ポイント③ 読み取り後の加工~入力はどれくらい必要か

AI-OCRで読み取った後は何らかのツールやシステムに入力する場合がほとんどです。その場合、読み取った後のCSVをどれくらい加工するかによって、加工の業務をRPAが行うかどうかが決まります。

DX-Suiteの場合、読み取ったデータの加工がサービス上で行えるため、簡単なフォーマットであればRPAを使うことなく必要なCSVを準備することができます。一方、CSVフォーマットが複雑な場合は、読み取った後のCSVデータをRPAで加工する必要があります。

エクスポートされたCSVを別システムにインポートするだけの場合は、RPAのシナリオもシンプルなものになりますので、運用までの時間はそこまでかからないでしょう。

インポートに必要なフォーマットやインポートのプロセスによってRPAのシナリオが変わってくる

RPA×AI-OCRは自動化の第1歩に最適

ここまでいくつかのポイントを紹介してきましたが、それでもなお、RPA×AI-OCRはRPAを導入・運用する企業がまず取り組むことができるおすすめの業務自動化の方法です。

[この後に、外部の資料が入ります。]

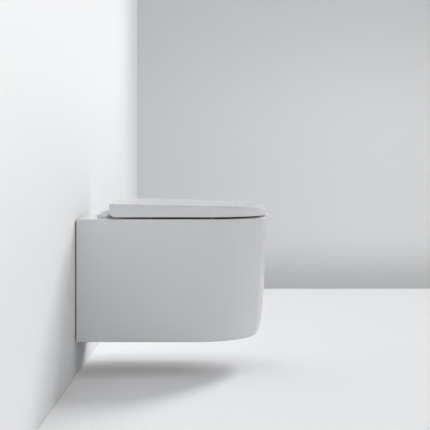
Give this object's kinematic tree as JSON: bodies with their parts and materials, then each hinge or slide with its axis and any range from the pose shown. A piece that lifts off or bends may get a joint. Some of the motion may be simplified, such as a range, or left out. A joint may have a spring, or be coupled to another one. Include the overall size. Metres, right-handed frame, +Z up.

さまざまな業務を自動化するにあたって、プロセスや内容によってシナリオの難易度が大きく変わってきます。「これくらいの業務であれば1か月で自動化できるだろう」と計画を立ててみたものの、蓋を開けてみたら予想以上に業務内容のシナリオ化が難しいケースはよくあります。さらに難しいのは、導入したての企業だと業務内容と自動化に必要なプロセスや時間がなかなか予測できない点です。

上記の問題や落とし穴を避けるためにも、定型的で取り組みやすく、しかも成果が目に見えやすい「注文書や請求書の読み取り~システム入力」の自動化をまず行います。シナリオ開発と運用のイメージをつかんだ後に、それぞれの自社業務の自動化に取り組むのがおすすめです。